Surprisingly to me, this graph shows another slightly negative correlation, this time to the tune of -4.5%. At the risk of sounding like a broken record, it's a non-statistically significant relationship that is surprisingly since a strongly positive relationship would seem natural to anyone who watches baseball. Someone who steals and does it well should be able to make a good CF since he's fast and smart. But there must be some other skill at play, since the relationship just isn't there.
BB rate vs. Rate2
Walk rate is a similar "smart stat" to SB%, but it takes a couple of additional factors into consideration. First, someone who draws lots of walks should have good vision at the plate to see the pitches and not swing at them. Vision would be valuable as a CF in terms of seeing the ball off of the bat and picking it up. Also, BB rate could speak to a player's ability to react quickly, choosing not to swing in a fraction of a second. Such a skill would help a fielder in every stage of fielding the ball, from picking it up off of the bat, to making a good path to the ball and finally actually making the catch. But is there a relationship here?

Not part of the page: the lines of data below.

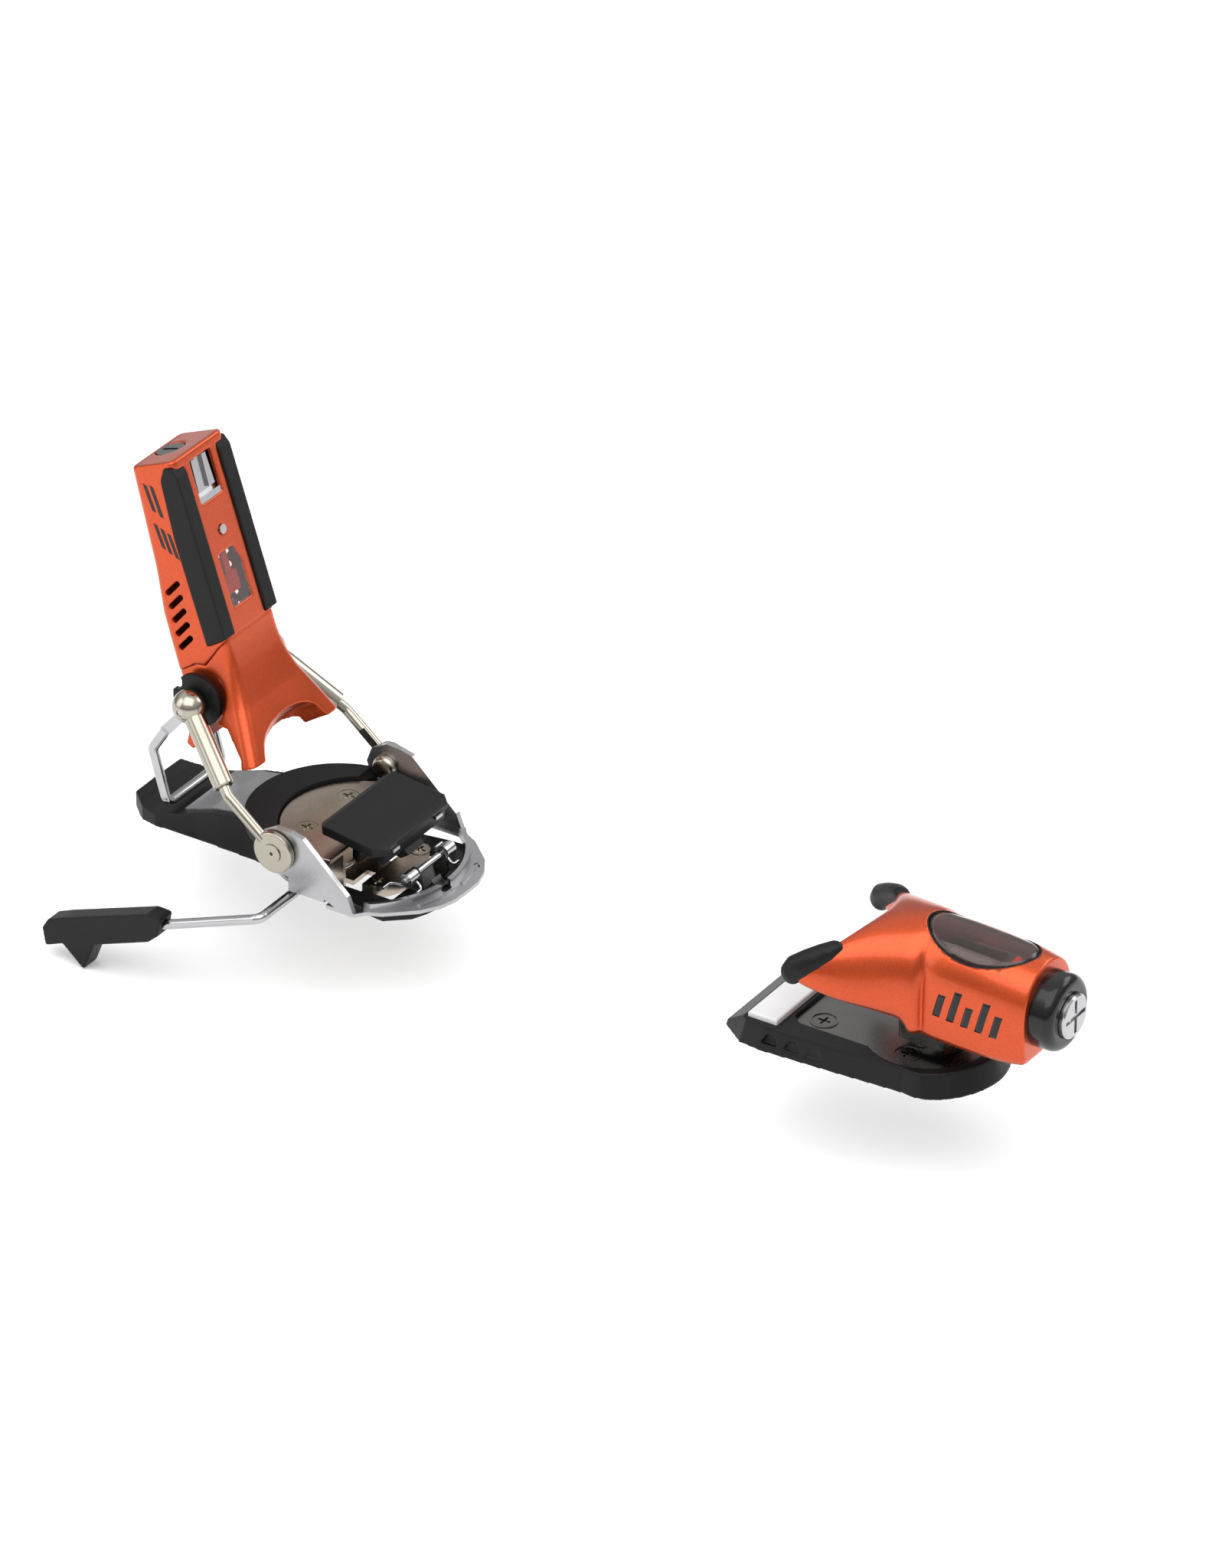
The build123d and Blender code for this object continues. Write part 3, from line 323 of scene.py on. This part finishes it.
def cut(piece, tools):
    for tool in tools:
        modifier = piece.modifiers.new("cut", "BOOLEAN")
        modifier.operation = "DIFFERENCE"
        modifier.solver = "EXACT"
        modifier.object = tool
    apply_modifiers(piece)
    for tool in tools:
        bpy.data.objects.remove(tool)


def half_skin(bm, loops, closed):
    """Faces between neighbouring loops of the near half; closed says which loops run right round."""
    rings = [[bm.verts.new(point) for point in loop] for loop in loops]
    for (low, high), ring in zip(zip(rings, rings[1:]), closed):
        pairs = list(zip(range(len(low)), range(1, len(low))))
        if ring:
            pairs.append((len(low) - 1, 0))
        for i, j in pairs:
            bm.faces.new((low[i], low[j], high[j], high[i]))
    return rings


def mirror_half(bm):
    """Adds the far half of a half model whose seam lies at y = 0."""
    source = list(bm.verts) + list(bm.edges) + list(bm.faces)
    copy = bmesh.ops.duplicate(bm, geom=source)
    verts = [item for item in copy["geom"] if isinstance(item, bmesh.types.BMVert)]
    bmesh.ops.scale(bm, vec=(1, -1, 1), verts=verts)
    bmesh.ops.reverse_faces(bm, faces=[item for item in copy["geom"] if isinstance(item, bmesh.types.BMFace)])
    bmesh.ops.remove_doubles(bm, verts=bm.verts, dist=0.01)


def crease(bm, chosen, value):
    layer = bm.edges.layers.float.get("crease_edge") or bm.edges.layers.float.new("crease_edge")
    for edge in bm.edges:
        if chosen(edge):
            edge[layer] = value


def prism(bm, outline, low, high):
    """A closed prism over an outline of (x, y) points."""
    bottom = [bm.verts.new((x, y, low)) for x, y in outline]
    top = [bm.verts.new((x, y, high)) for x, y in outline]
    bm.faces.new(bottom)
    bm.faces.new(list(reversed(top)))
    for i in range(len(outline)):
        j = (i + 1) % len(outline)
        bm.faces.new((bottom[i], bottom[j], top[j], top[i]))


# ---- toe housing ----
# Sections of the near half, from the wing's tip forwards. A wing section runs right round: outer bottom,
# outer side, outer shoulder, ridge, inner shoulder, inner side, inner low side, inner bottom.
WING_SECTIONS = [
    [(250.5, -38.4, 42.2), (250.2, -39.6, 44.5), (250.5, -38.6, 47.2), (251, -36.4, 48.6),
     (251, -34.4, 48), (251, -33, 46.5), (251, -33.4, 44), (251, -35.6, 42)],
    [(260, -37.2, 39.2), (260, -38.2, 45), (260, -36.4, 52.2), (260, -33.2, 55.6),
     (260, -30, 55.4), (260, -28.8, 51), (260, -29.6, 44), (260, -32.5, 39.6)],
    [(270, -34.9, 35), (270, -35.2, 44), (269.5, -31.4, 55.4), (268.8, -25.6, 61.4),
     (268.5, -20, 63), (270, -18.5, 58), (272, -21.5, 46), (271, -28, 37.5)],
    [(282, -31.2, 30.6), (282, -31.4, 44), (281, -25.8, 60.5), (278, -14.5, 68.8),
     (275.5, 0, 69), (277, 0, 62.5), (286, 0, 50), (288, 0, 31)],
]
# Body sections: bottom centre, bottom edge, side, shoulder, crown, top centre. The third and fourth are the
# two sides of the valley where the wings meet the barrel.
BODY_SECTIONS = [
    [(296, 0, 27.5), (299, -26.4, 27.0), (299, -26.8, 44), (297, -22.8, 61), (293, -12, 70.6),
     (291, 0, 72.4)],
    [(301, 0, 26), (303.8, -26.0, 26.4), (303.8, -26.2, 44), (301.4, -22.0, 60.8), (298, -11.8, 70.6),
     (297, 0, 72.8)],
    [(305, 0, 25.4), (305.6, -21.6, 25.4), (305.6, -21.4, 44.5), (304.4, -18.6, 59.6), (302, -11.0, 69.8),
     (301, 0, 72.8)],
    [(311, 0, 24.8), (310, -22.6, 25), (310, -22.6, 45), (310, -20.4, 59.6), (310, -12, 70), (310, 0, 73)],
    [(330, 0, 23.8), (330, -22, 24), (330, -22.6, 45), (330, -20.4, 59.4), (330, -12, 69.2), (330, 0, 72)],
    [(348, 0, 23.6), (348, -20.8, 23.8), (348, -21.8, 44), (348, -19.6, 58), (348, -11.6, 67),
     (348, 0, 69.8)],
    [(355.6, 0, 24.4), (355.6, -18.8, 24.6), (355.6, -20.6, 44), (355.6, -18.4, 57), (355.6, -10.8, 65.2),
     (355.6, 0, 67.8)],
    [(355.9, 0, 30), (355.9, -12, 31), (355.9, -14, 44), (355.9, -12, 54), (355.9, -7, 59), (355.9, 0, 60)],
]
WINDOW_CENTRE = (323.6, 0.0)
WINDOW_AXES = (27.0, 16.4)


def ellipse_outline(centre, axes):
    turns = [2 * pi * i / ELLIPSE_STEPS for i in range(ELLIPSE_STEPS)]
    return [(centre[0] + axes[0] * cos(t), centre[1] + axes[1] * sin(t)) for t in turns]


def toe_housing():
    bm = bmesh.new()
    wing = half_skin(bm, WING_SECTIONS, [True, True, True])
    bm.faces.new(wing[0])
    body = half_skin(bm, BODY_SECTIONS, [False] * (len(BODY_SECTIONS) - 1))
    outer, inner = wing[-1], body[0]
    # the wing's last section opens on to the first body section
    round_wing = (7, 0, 1, 2, 3, 4)
    for k in range(5):
        bm.faces.new((outer[round_wing[k]], outer[round_wing[k + 1]], inner[k + 1], inner[k]))
    mirror_half(bm)
    last = [v for v in bm.verts if abs(v.co.x - 355.9) < 0.01]
    last.sort(key=lambda v: Vector((v.co.y, v.co.z - 45)).angle_signed(Vector((0, -1))))
    bm.faces.new(last)

    valley_x = {round(v, 4) for v in (305.6, 304.4, 302.0)}

    def firm(edge):
        a, b = edge.verts
        valley = all(round(v.co.x, 4) in valley_x for v in (a, b)) and max(abs(a.co.y), abs(b.co.y)) > 11
        rim = all(abs(v.co.x - 355.6) < 0.05 for v in (a, b))
        low = all(v.co.z < 28 and abs(v.co.y) > 18 for v in (a, b))
        return valley or rim or low

    crease(bm, firm, 0.6)
    piece = finish_mesh("toe_housing_skin", bm, "orange_paint", "toe_head", ("toe_housing",))
    subdivide(piece, 3)
    crown = BVHTree.FromPolygons([v.co.copy() for v in piece.data.vertices],
                                 [tuple(face.vertices) for face in piece.data.polygons])
    hole, room, yoke_room = bmesh.new(), bmesh.new(), bmesh.new()
    prism(hole, ellipse_outline(WINDOW_CENTRE, WINDOW_AXES), 40, 90)
    prism(room, [(304, -15.2), (346, -15.2), (346, 15.2), (304, 15.2)], 29, 58)
    prism(yoke_room, [(276, -13.7), (324, -13.7), (324, 13.7), (276, 13.7)], 13, 41.3)
    cut(piece, [cutter("hole", hole), cutter("room", room), cutter("yoke_room", yoke_room)])
    return piece, crown


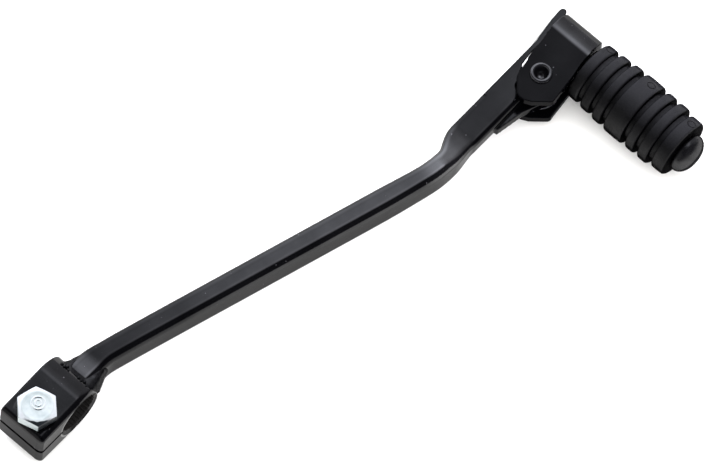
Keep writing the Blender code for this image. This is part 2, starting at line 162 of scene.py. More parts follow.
GROOVES = (10.4, 14.7, 18.85, 26.25, 30.4, 34.8)
GROOVE_RADIUS = 7.35
GROOVE_HALF = 0.7
RIBS = (8.45, 8.7, 9.0, 9.2, 9.0, 8.95, 8.35)
RIB_CORNER = 0.6
SIDEWAYS = Matrix.Rotation(QUARTER, 4, "X")
FOLD_PLACE = Matrix.Translation(TOE + Vector((FOLD_OFFSET, 0, 0)))
FOLD_AXIS = Matrix.Translation((FOLD_SHIFT, 0, 0)) @ FOLD_PLACE @ SIDEWAYS
PIN_PLACE = Matrix.Translation(TOE + Vector((PIN_OFFSET, 0, 0)))
PIN_AXIS = PIN_PLACE @ Matrix.Rotation(PIN_TURN, 4, "Z") @ SIDEWAYS


# Shapes -----------------------------------------------------------------------------------------


def from_bmesh(name, bm, matrix=None):
    """New object from the bmesh, with its normals outwards."""
    bmesh.ops.recalc_face_normals(bm, faces=bm.faces)
    if matrix is not None:
        bm.transform(matrix)
    mesh = bpy.data.meshes.new(name)
    bm.to_mesh(mesh)
    bm.free()
    piece = bpy.data.objects.new(name, mesh)
    bpy.context.scene.collection.objects.link(piece)
    return piece


def prism(name, outline, low, high, matrix=None):
    """Outline in XY carried along Z from low to high."""
    bm = bmesh.new()
    below = [bm.verts.new((x, y, low)) for x, y in outline]
    above = [bm.verts.new((x, y, high)) for x, y in outline]
    bm.faces.new(below[::-1])
    bm.faces.new(above)
    count = len(outline)
    for i in range(count):
        j = (i + 1) % count
        bm.faces.new((below[i], below[j], above[j], above[i]))
    return from_bmesh(name, bm, matrix)


def turned(name, profile, steps=72, matrix=None, closed=False):
    """Profile of (radius, height) points turned about Z. A point of radius 0 becomes one vertex."""
    bm = bmesh.new()
    rings = []
    for radius, height in profile:
        if radius < 1e-6:
            rings.append([bm.verts.new((0, 0, height))])
            continue
        ring = []
        for i in range(steps):
            angle = 2 * math.pi * i / steps
            ring.append(bm.verts.new((radius * math.cos(angle), radius * math.sin(angle), height)))
        rings.append(ring)
    pairs = list(zip(rings, rings[1:]))
    if closed:
        pairs.append((rings[-1], rings[0]))
    for one, two in pairs:
        for i in range(steps):
            j = (i + 1) % steps
            corners = [one[i % len(one)], one[j % len(one)], two[j % len(two)], two[i % len(two)]]
            unique = list(dict.fromkeys(corners))
            if len(unique) > 2:
                bm.faces.new(unique)
    return from_bmesh(name, bm, matrix)


def lofted(name, rings, closed=False):
    """Skin over rings of the same number of points, with flat ends unless it is closed."""
    bm = bmesh.new()
    made = [[bm.verts.new(p) for p in ring] for ring in rings]
    pairs = list(zip(made, made[1:]))
    if closed:
        pairs.append((made[-1], made[0]))
    count = len(made[0])
    for one, two in pairs:
        for i in range(count):
            j = (i + 1) % count
            bm.faces.new((one[i], one[j], two[j], two[i]))
    if not closed:
        bm.faces.new(made[0][::-1])
        bm.faces.new(made[-1])
    return from_bmesh(name, bm)


def cylinder(radius, low, high, centre=(0, 0, 0), steps=72, matrix=None):
    """Solid for cutting a round hole along Z."""
    where = (matrix or Matrix.Identity(4)) @ Matrix.Translation(centre)
    return turned("cutter", [(0, high), (radius, high), (radius, low), (0, low)], steps, where)


def applied(piece):
    """The piece with its modifiers turned into mesh."""
    bpy.context.view_layer.update()
    graph = bpy.context.evaluated_depsgraph_get()
    mesh = bpy.data.meshes.new_from_object(piece.evaluated_get(graph))
    piece.modifiers.clear()
    piece.data = mesh
    return piece


def combined(piece, *others, operation="DIFFERENCE"):
    """The piece after a boolean with each of the others, which are used up."""
    for other in others:
        boolean = piece.modifiers.new("boolean", "BOOLEAN")
        boolean.operation = operation
        boolean.solver = "EXACT"
        boolean.object = other
    applied(piece)
    for other in others:
        bpy.data.objects.remove(other, do_unlink=True)
    return piece


def moulded(piece, voxel):
    """Remade as an even skin whose edges are rounded by about the voxel's size."""
    remesh = piece.modifiers.new("skin", "REMESH")
    remesh.mode = "VOXEL"
    remesh.voxel_size = voxel
    relax = piece.modifiers.new("relax", "SMOOTH")
    relax.factor = 0.5
    relax.iterations = 2
    applied(piece)
    piece.data.shade_smooth()
    return piece


def shaded(piece, angle=30):
    """Smooth, with edges sharper than the angle kept and flat faces kept flat."""
    piece.data.shade_smooth()
    piece.data.set_sharp_from_angle(angle=math.radians(angle))
    weigh = piece.modifiers.new("weigh", "WEIGHTED_NORMAL")
    weigh.keep_sharp = True
    return piece


def place(piece, body, nodes, material):
    """Scales the piece to metres, gives it its material and body, and hides the CAD nodes it
    replaces.
    """
    piece.data.transform(Matrix.Scale(MM, 4))
    piece.data.materials.clear()
    piece.data.materials.append(material)
    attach(piece, body)
    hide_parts(*nodes)


def arc(centre, radius, start, end, steps):
    """Points on a circle from the start angle to the end angle."""
    angles = [start + (end - start) * i / steps for i in range(steps + 1)]
    return [(centre[0] + radius * math.cos(a), centre[1] + radius * math.sin(a)) for a in angles]


def tangent_angle(point, centre, radius, side):
    """Where a line from the point touches the circle, on its left (1) or right (-1) side."""
    dx = point[0] - centre[0]
    dy = point[1] - centre[1]
    return math.atan2(dy, dx) + side * math.acos(radius / math.hypot(dx, dy))


def ease(value, low, high):
    """Smooth step from 0 at low to 1 at high."""
    t = min(1.0, max(0.0, (value - low) / (high - low)))
    return t * t * (3 - 2 * t)


def past(x, corner, softness):
    """How far x is past the corner, with a soft turn from 0."""
    distance = x - corner
    return (distance + math.hypot(distance, softness)) / 2


def bell(distance, middle, width):
    return math.exp(-(((distance - middle) / width) ** 2))


def section(width, height, radius, steps=6):
    """Rectangle about the origin with rounded corners."""
    points = []
    for corner in range(4):
        start = corner * QUARTER
        side = 1 if corner in (0, 3) else -1
        up = 1 if corner in (0, 1) else -1
        centre = (side * (width / 2 - radius), up * (height / 2 - radius))
        points += arc(centre, radius, start, start + QUARTER, steps)
    return points


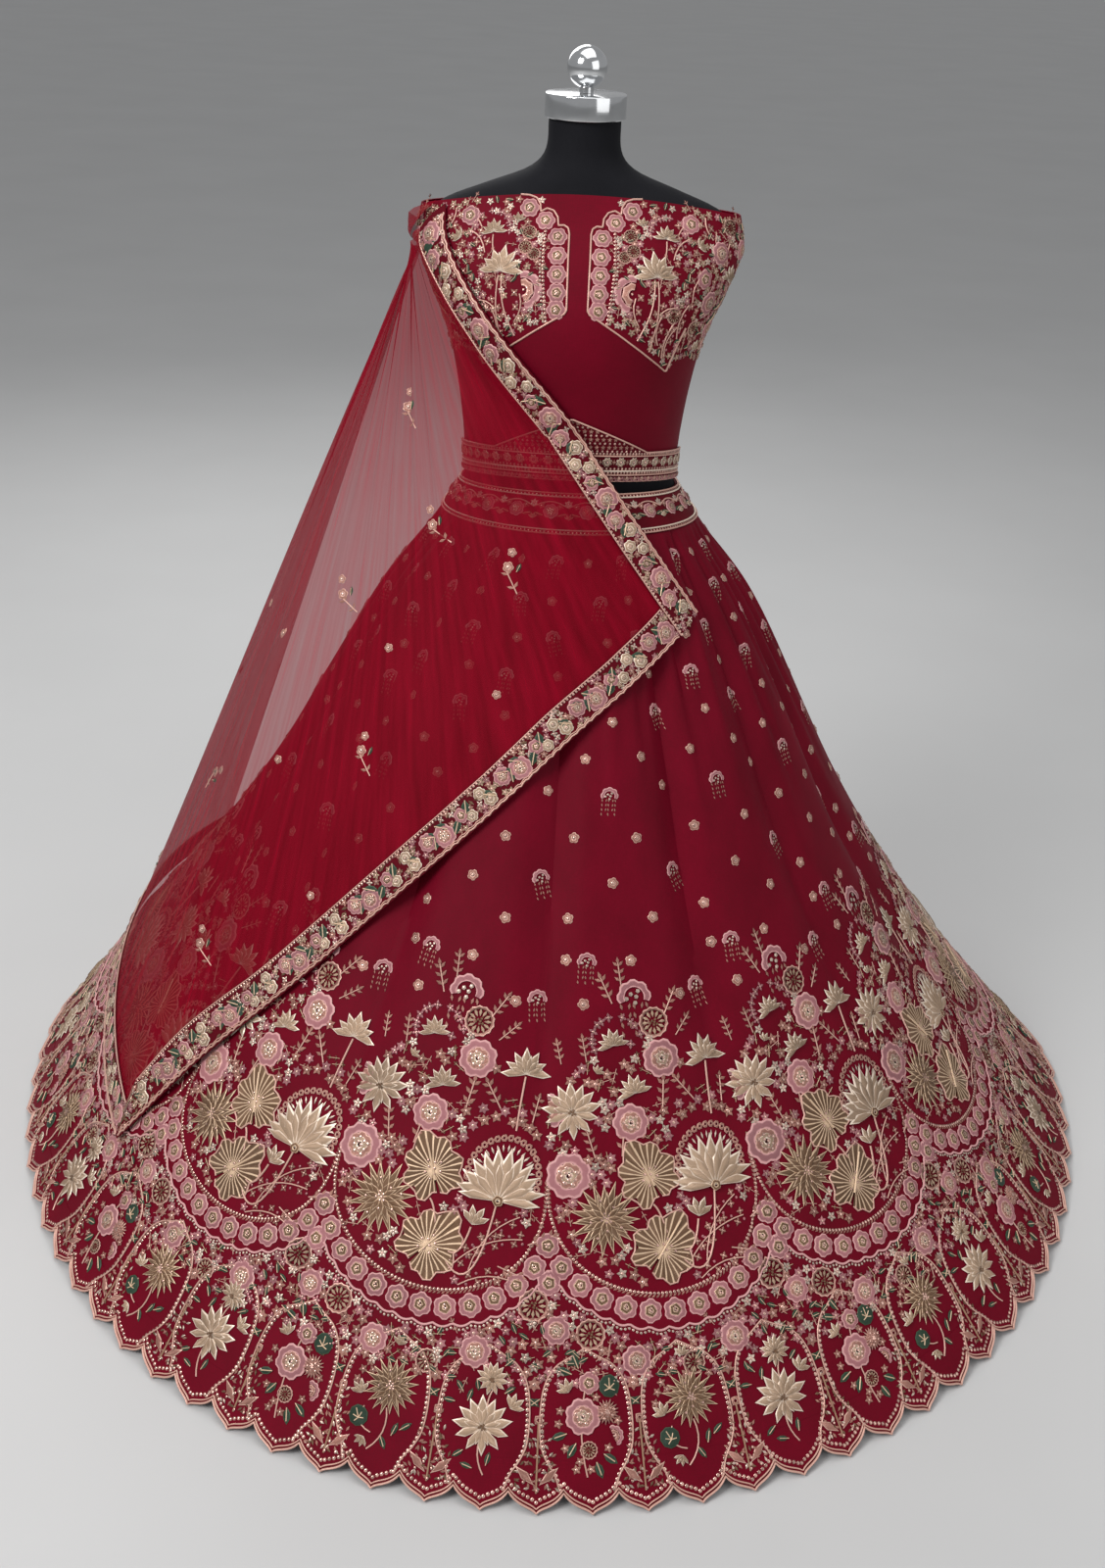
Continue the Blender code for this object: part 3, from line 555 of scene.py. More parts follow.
def metalFinish(name, colour, rough, brushed=0.0):
    material, shader, look = newFinish(name)
    place = look.make("ShaderNodeTexCoord", output=3)
    lines = look.make("ShaderNodeMapping", None, dict(Vector=place, Scale=(40.0, 40.0, 1800.0)))
    brush = look.noise(lines, 1.0, 2.0)
    smudge = look.noise(place, 60.0, 3.0)
    setShader(shader, {
        "Base Color": smudge.clipped(0.2, 0.8).blend(tuple(c * 0.86 for c in colour), colour),
        "Roughness": rough + 0.08 * smudge + brushed * brush,
        "Metallic": 1.0,
        "Normal": look.bump(brush, 0.04 + brushed, 0.0003),
    })
    return material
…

Well, we're making some progress here, as the thin red line goes in the right direction, but it's still a random smattering of points with no real relationship. To put that in more concrete terms, there's only 9.8% correlation, and the BB rate only explains slightly less than 1% of the variance in Rate2.
Conclusion
Maybe the lack of a relationship between offense and defense is because I used a park/league adjusted defensive stat but not for offense. Maybe it's because the sample size was 100 players and that was too small. Maybe I somehow picked the only speed/smart stats that don't correlate with base stealing. But the more likely story is that people who use offensive ability to predict defensive ability fundamentally misunderstand what it takes to play in the OF. Since the relationship between pure offensive ability (OPS+) and rate2 is actually stronger than that of speed or smart stats, there is no statistical reason to believe that anything a player does in the top half of the inning will predict what he does in the bottom half.